Zoom in: According to Swartz, revenue grew 3% last year to $13.5 billion. While the media giant doesn't disclose profit metrics, Swartz said Hearst hit record profit levels last year.
- The company's B2B business today accounts for 60% of the company's total profit, up from less than 10% 15 years ago.
Between the lines: Hearst's B2B arm includes financial information services firm Fitch Group, several health care services companies, and a transportation services and media arm.
- Hearst invested in Fitch in 2006 and acquired the entire company by 2018. It is the single biggest contributor to the company's profits.
- Hearst acquired its first health care services company, First Databank (FDB), in 1980. Today, Hearst has several other B2B health care companies in its portfolio.
- Hearst's transportation arm includes data and software services for aviation, trucking and automotive businesses. That business was rooted in Hearst's 1903 launch of Motor Magazine.
Yes, but: Hearst's success growing its B2B media business should not be taken as an indication that it won't still invest in consumer media, Swartz noted.
- He cited Pulitzer-winning work last year from one of its magazine titles, Esquire, and one of its newspapers, the Houston Chronicle, as examples of areas where Hearst's investment in journalism matters.
- He noted Hearst's acquisition of Dallas Morning News last as another example of the company's continued investment in journalism.
Hearst owns several local TV stations, and has investments in national TV networks.
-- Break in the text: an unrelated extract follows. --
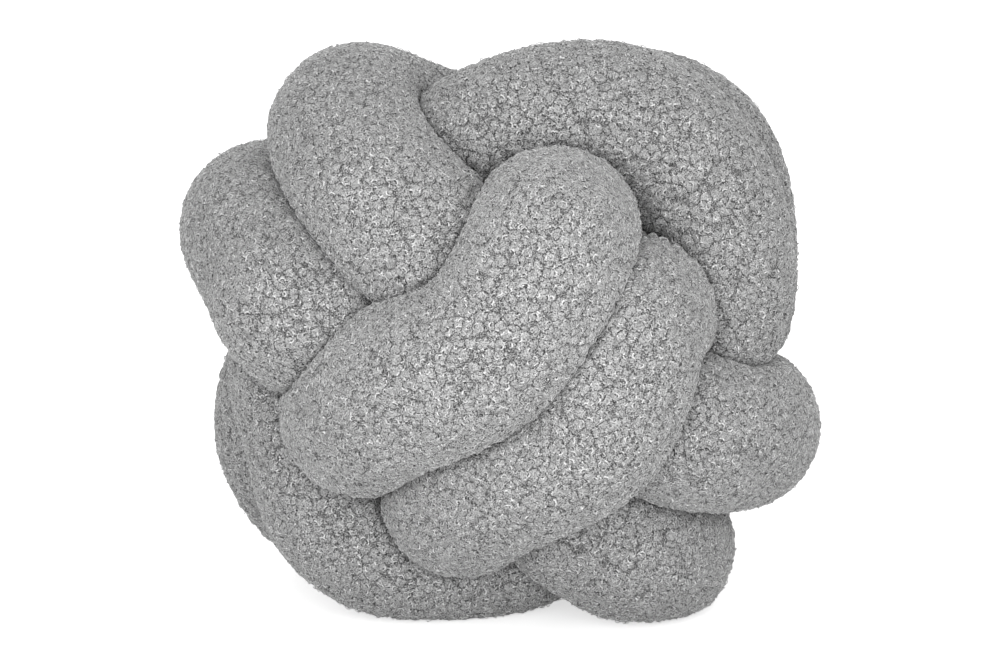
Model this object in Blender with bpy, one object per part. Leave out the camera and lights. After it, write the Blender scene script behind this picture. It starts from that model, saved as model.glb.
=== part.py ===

It owns 20% of ESPN and 50% of A&E, both through joint ventures with Disney.
- Swartz acknowledged that Fitch Group's outstanding performance helped offset any challenges the TV business faced last year.
The big picture: Hearst's diversified portfolio has allowed it to invest in its media properties and make acquisitions without taking on too much debt.
- Swartz says the company is "one of the few of its size with no net debt, providing a massive cash cushion for future acquisitions."
What to watch: Swartz says the company is "cautiously optimistic" about 2026.
- "Despite the many worrisome geopolitical trouble spots across the globe, business conditions are generally favorable. We have not been overly affected by the substantial increase in tariffs here in the U.S.," he noted.
- "Thanks in part to a bias toward deregulation and to lower interest rates we expect economies around the world to grow, albeit slowly. Inflation isn't fully tamed but it is moderating."